* _Prompt_:
Reproduce each line of the listing exactly.

(Stored items)
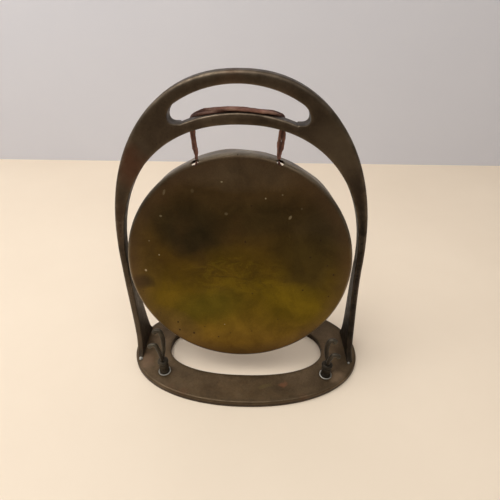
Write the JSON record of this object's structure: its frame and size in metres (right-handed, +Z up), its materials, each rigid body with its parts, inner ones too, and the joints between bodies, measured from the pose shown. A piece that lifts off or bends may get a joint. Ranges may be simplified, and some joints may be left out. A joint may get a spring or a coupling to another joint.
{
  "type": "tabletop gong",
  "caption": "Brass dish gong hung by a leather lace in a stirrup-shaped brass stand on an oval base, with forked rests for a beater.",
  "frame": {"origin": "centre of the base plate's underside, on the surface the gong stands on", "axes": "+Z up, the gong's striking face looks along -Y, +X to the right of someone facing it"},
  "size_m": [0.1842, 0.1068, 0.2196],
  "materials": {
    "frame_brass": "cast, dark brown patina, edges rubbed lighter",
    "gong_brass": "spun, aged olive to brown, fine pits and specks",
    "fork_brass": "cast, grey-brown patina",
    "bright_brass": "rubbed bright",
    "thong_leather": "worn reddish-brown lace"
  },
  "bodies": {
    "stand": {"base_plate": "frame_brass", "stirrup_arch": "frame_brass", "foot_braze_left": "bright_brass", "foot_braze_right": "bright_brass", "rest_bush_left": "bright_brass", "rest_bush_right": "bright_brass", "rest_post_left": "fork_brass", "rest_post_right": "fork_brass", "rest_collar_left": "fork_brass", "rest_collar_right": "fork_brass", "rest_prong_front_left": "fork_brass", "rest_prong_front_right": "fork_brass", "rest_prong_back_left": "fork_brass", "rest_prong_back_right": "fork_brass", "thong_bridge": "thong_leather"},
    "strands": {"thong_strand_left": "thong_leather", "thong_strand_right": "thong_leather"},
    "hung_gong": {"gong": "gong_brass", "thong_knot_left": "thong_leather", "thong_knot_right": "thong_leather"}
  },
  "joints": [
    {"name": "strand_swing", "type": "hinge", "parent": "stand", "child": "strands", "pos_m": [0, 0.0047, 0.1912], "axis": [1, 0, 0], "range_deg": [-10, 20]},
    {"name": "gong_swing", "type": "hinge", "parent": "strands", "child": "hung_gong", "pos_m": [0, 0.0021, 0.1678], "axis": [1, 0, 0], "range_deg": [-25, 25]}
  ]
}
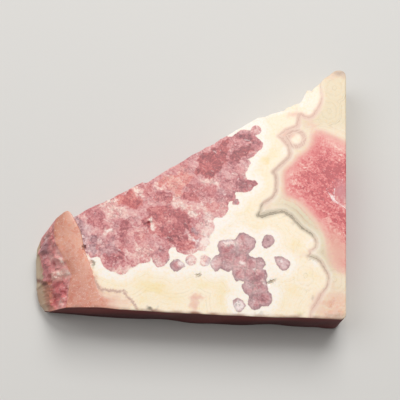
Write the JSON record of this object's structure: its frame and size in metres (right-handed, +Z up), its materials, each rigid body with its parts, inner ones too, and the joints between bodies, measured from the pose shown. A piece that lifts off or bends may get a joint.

* _Written response_:
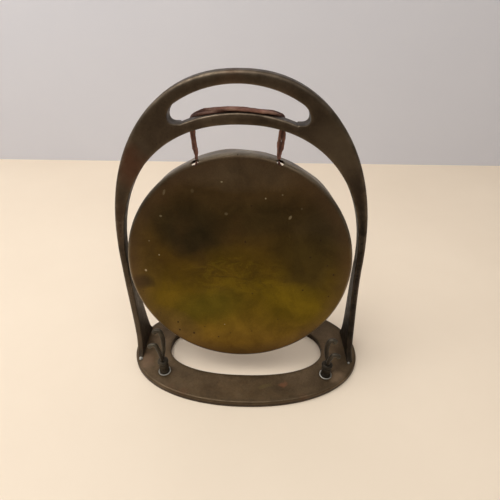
Write the JSON record of this object's structure: its frame and size in metres (right-handed, +Z up), its materials, each rigid body with its parts, inner ones too, and the joints between bodies, measured from the pose shown. A piece that lifts off or bends may get a joint. Ranges may be simplified, and some joints may be left out. A joint may get a spring or a coupling to another joint.
{
  "type": "tabletop gong",
  "caption": "Brass dish gong hung by a leather lace in a stirrup-shaped brass stand on an oval base, with forked rests for a beater.",
  "frame": {"origin": "centre of the base plate's underside, on the surface the gong stands on", "axes": "+Z up, the gong's striking face looks along -Y, +X to the right of someone facing it"},
  "size_m": [0.1842, 0.1068, 0.2196],
  "materials": {
    "frame_brass": "cast, dark brown patina, edges rubbed lighter",
    "gong_brass": "spun, aged olive to brown, fine pits and specks",
    "fork_brass": "cast, grey-brown patina",
    "bright_brass": "rubbed bright",
    "thong_leather": "worn reddish-brown lace"
  },
  "bodies": {
    "stand": {"base_plate": "frame_brass", "stirrup_arch": "frame_brass", "foot_braze_left": "bright_brass", "foot_braze_right": "bright_brass", "rest_bush_left": "bright_brass", "rest_bush_right": "bright_brass", "rest_post_left": "fork_brass", "rest_post_right": "fork_brass", "rest_collar_left": "fork_brass", "rest_collar_right": "fork_brass", "rest_prong_front_left": "fork_brass", "rest_prong_front_right": "fork_brass", "rest_prong_back_left": "fork_brass", "rest_prong_back_right": "fork_brass", "thong_bridge": "thong_leather"},
    "strands": {"thong_strand_left": "thong_leather", "thong_strand_right": "thong_leather"},
    "hung_gong": {"gong": "gong_brass", "thong_knot_left": "thong_leather", "thong_knot_right": "thong_leather"}
  },
  "joints": [
    {"name": "strand_swing", "type": "hinge", "parent": "stand", "child": "strands", "pos_m": [0, 0.0047, 0.1912], "axis": [1, 0, 0], "range_deg": [-10, 20]},
    {"name": "gong_swing", "type": "hinge", "parent": "strands", "child": "hung_gong", "pos_m": [0, 0.0021, 0.1678], "axis": [1, 0, 0], "range_deg": [-25, 25]}
  ]
}
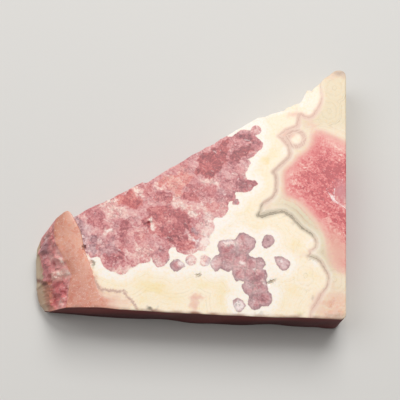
Write the JSON record of this object's structure: its frame and size in metres (right-handed, +Z up), its materials, each rigid body with its parts, inner ones too, and the joints between bodies, measured from the pose shown. A piece that lifts off or bends may get a joint.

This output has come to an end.